Still, the government attempted damage-control – it didn’t take the extreme step of blocking the Nato supplies destined for Afghanistan as it did last year for 10 days when two Pakistani soldiers were killed in an attack by US gunship helicopters on a border post in Kurram Agency. If the Pakistani government had been firm in its opposition to the drone strikes, the US would have thought about the consequences and restrained itself from launching two more attacks in April 2011 in South and North Waziristan killing 35 persons including women and children.

With both the civil and military ruling elite unable to formulate a clear policy on the drone strikes and persuade the US to respect Pakistan’s sovereignty, it required courage on the part of Khan to take practical steps for condemning the drone strikes and blocking the trucks and oil-tankers transporting supplies for the Nato forces in Afghanistan, for two days. It was no doubt a token blockade and was organised in Peshawar instead of Karachi from where most Nato supplies are sent to Afghanistan via the Peshawar-Torkham and Quetta-Chaman routes. But the purpose was served and for the first time an important Pakistani politician came out openly to highlight the issue and give a month’s notice to the Pakistani government to stop US drone strikes or be prepared for a march on Islamabad by his party workers.

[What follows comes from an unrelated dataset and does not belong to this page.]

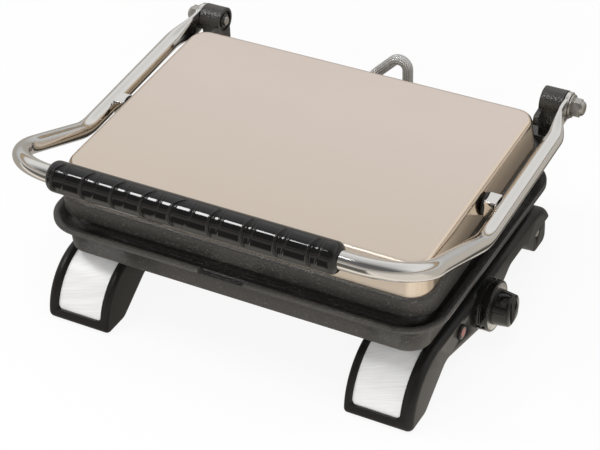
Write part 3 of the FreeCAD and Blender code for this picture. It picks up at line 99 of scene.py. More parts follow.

It is true that the PTI isn’t a big enough party to organise a march that would paralyse life in Islamabad and force the government to accept its demand. However, the cricketer-turned-politician has brought the drones issue into the public domain and prompted the Jamaat-e-Islami, JUI-F, JUI-S and PPP-Sherpao to support the PTI dharna against the US drone attacks. He also convinced three known politicians, PML-N’s Javed Hashmi, PML-Q’s Marvi Memon and ANP’s dissident lawmaker Khwaja Mohammad Khan Hoti, to break ranks with their parties and join him at the protest ‘sit-in’ camp in Peshawar. The PML-N, PML-Q and ANP, like most other political parties, oppose the drone attacks but the defiant participation of their own elected MNAs in the PTI protest would bring their leadership under pressure to take an unambiguous stand on the issue. As Javed Hashmi pointed out, the PML-N needed to take practical steps like the PTI to demonstrate its opposition to drone attacks.

The ambiguity on US drone strikes is understandable because top Pakistani Taliban commanders Baitullah Mahsud, Nek Mohammad, Haji Omar and possibly Qari Hussain along with certain al-Qaeda members fighting Pakistan’s security forces were killed by missiles fired by the CIA spy planes. The military couldn’t eliminate them despite carrying out operations in their mountainous strongholds. Also, the Pakistani government isn’t really opposed to the use of drones, though it would like the US to provide the technology for use by the Pakistani military to reduce the intensity of the public reaction to drone strikes.

The time has come for the Pakistan government to come clean on the issue of the US drone attacks. Due to its low credibility, not many Pakistanis believe the government when it voices opposition to the drone strikes. Imran Khan’s aggressive campaign might force the government and also the military to adopt a clearer and believable policy on this emotive issue.